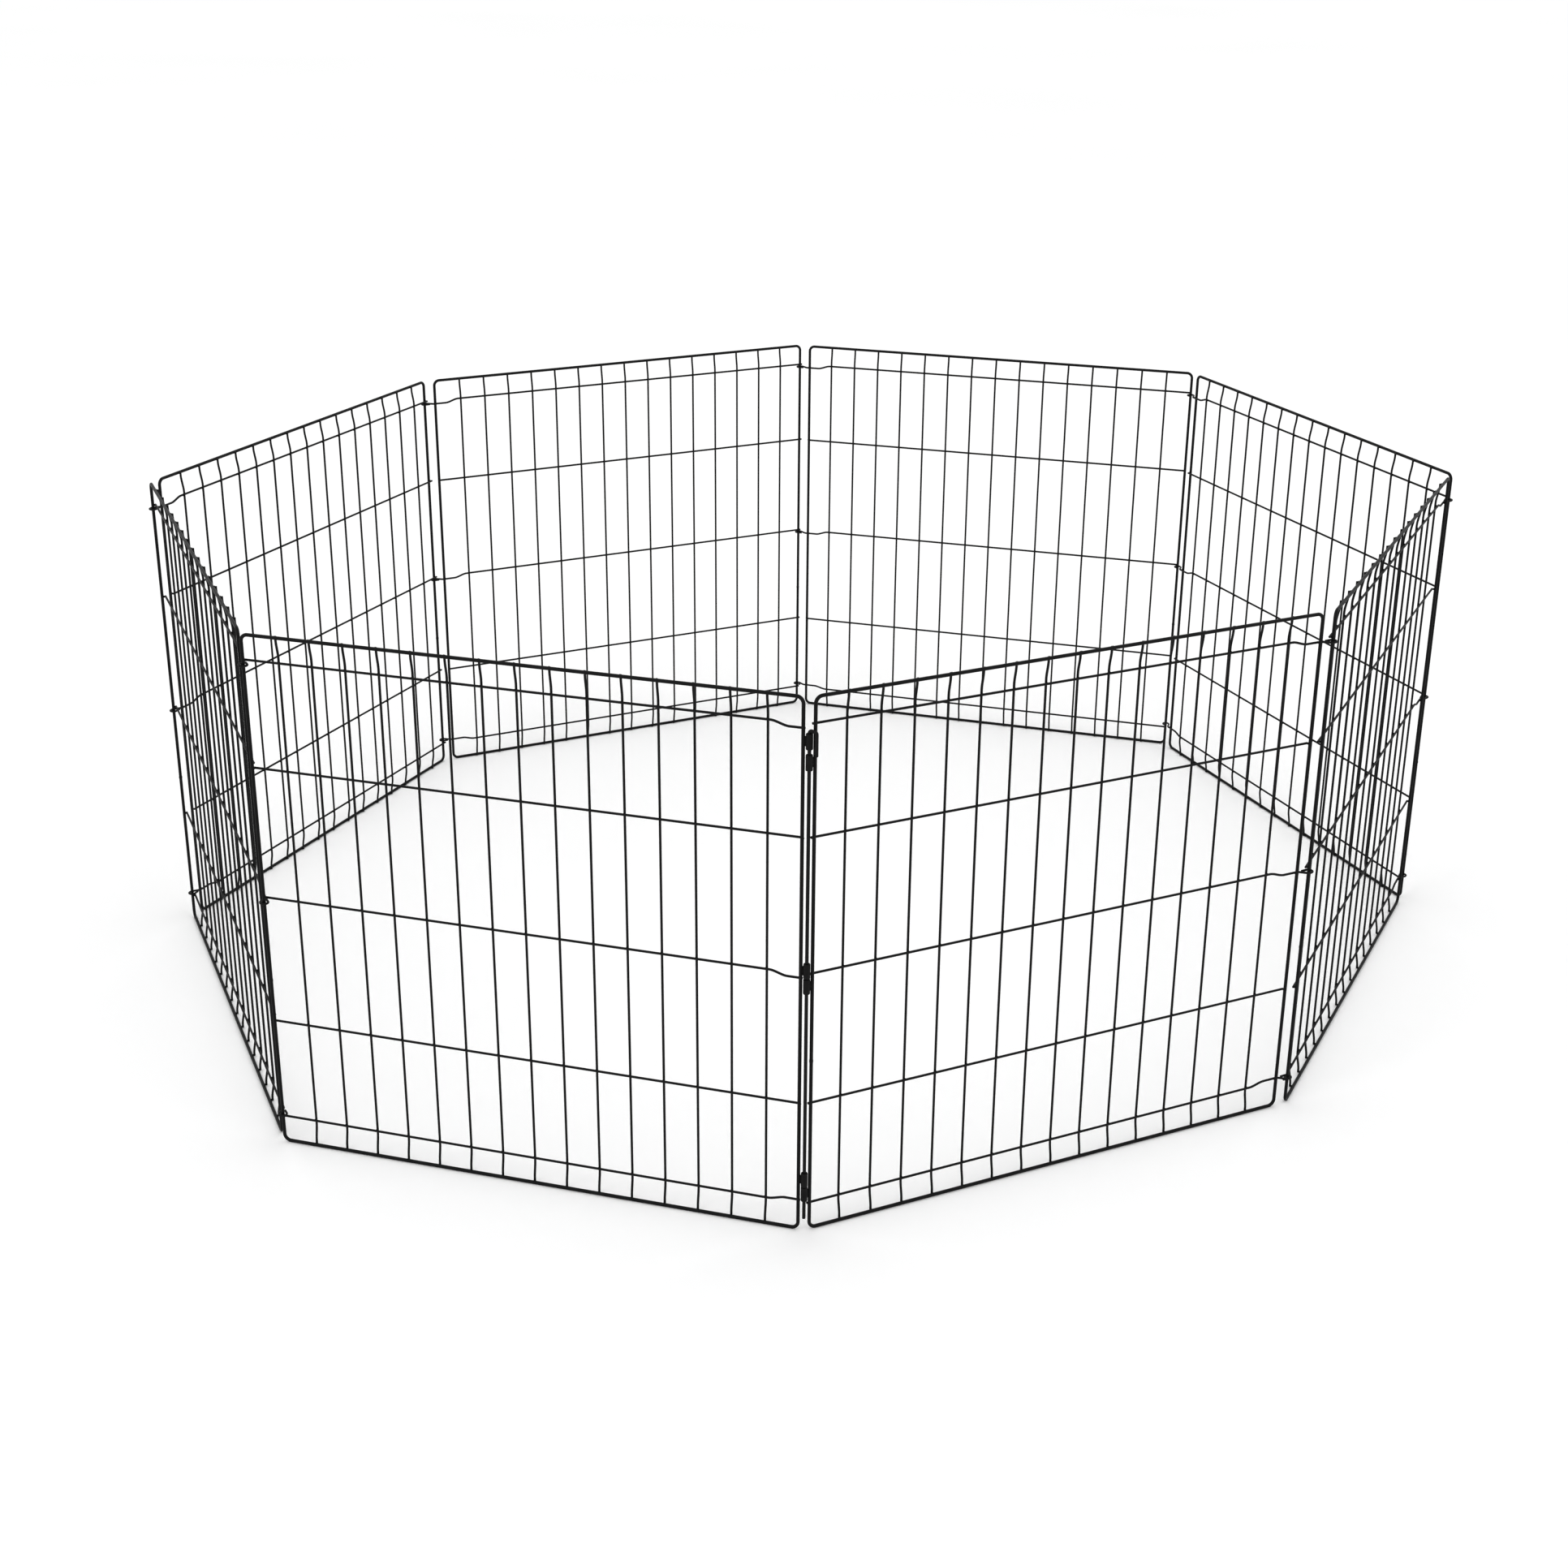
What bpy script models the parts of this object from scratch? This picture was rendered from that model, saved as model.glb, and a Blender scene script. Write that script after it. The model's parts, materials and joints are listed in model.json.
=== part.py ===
"""A folding playpen for a pet: eight welded wire panels joined in a ring.

Each panel is a rounded frame of thick wire that carries fifteen uprights and five
rails of thinner wire. Three rails of a panel step a little up or down, run on past its
far post, cross to the outside in the gap and hook back round the next panel's post,
which makes the hinges. The ring closes at the front corner, where a long drop pin
stands in six short barrels.

Metres, +Z up. The ring stands on z = 0 with the pinned corner towards -Y.
"""

import math

import bmesh
import bpy
from mathutils import Matrix, Vector

# Driving dimensions
PANEL_SIZE = 0.6096  # each panel is 24 in wide and 24 in high, over the frame wire
FRAME_WIRE = 0.0038
GRID_WIRE = 0.0026
PIN_WIRE = 0.0037
FRAME_CORNER_RADIUS = 0.0075
UPRIGHT_COUNT = 15
HINGE_RAIL_HEIGHTS = {"top": 0.5786, "middle": 0.3048, "bottom": 0.0310}
STAY_RAIL_HEIGHT = 0.4566
LOWER_RAIL_HEIGHT = 0.1530
HINGE_GAP = 0.0164  # from a panel's far post to the next panel's near post
PIN_OFFSET = 0.0064  # from the pin's axis to the post on each side of it
CONTACT_GAP = 0.0004  # left between wires that are welded on the real pen

# The corners as the pen is set out: the direction of four panels, seen from above.
# The other four follow, because the even and the odd panels each close a loop.
PANEL_DIRECTIONS = {
    "front_left": math.radians(-21.0),
    "front_right": math.radians(21.0),
    "right_front": math.radians(59.5),
    "right_back": math.radians(108.5),
}

# Rails
RAIL_STUB = 0.0018  # how far a rail runs on past the near post's axis
PIN_SIDE_STUB = 0.0012  # the same, past the far post at the pinned corner
HINGE_RAIL_STEPS = {"top": -0.0047, "middle": -0.0047, "bottom": 0.0040}
STEP_START = 0.003  # from the last upright to the start of the step
STEP_LENGTH = 0.020
CROSS_START = 0.002  # from the far post's axis to the start of the crossing
CROSS_END = 0.001  # from the end of the crossing to the next panel's post axis
HOOK_RADIUS = 0.0042  # of the rail's centre line round that post
HOOK_TAIL = 0.007  # how far the cut tail reaches back from that post's axis
HOOK_TAIL_OFFSET = 0.0038

# Uprights
UPRIGHT_END_INSET = 0.0012  # the tips stay inside the frame's height by this much
UPRIGHT_BEND = 0.022  # each end leans out to the frame wire over this height
WELD_DEPTH = 0.0005  # how far the uprights sink into the stay rail

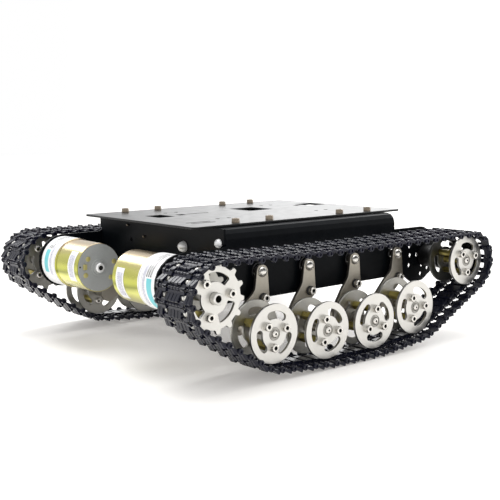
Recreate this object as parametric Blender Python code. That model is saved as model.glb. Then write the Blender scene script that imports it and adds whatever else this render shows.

Task statement: Return only the number of lines in the data that contain "this".

Correct output: 4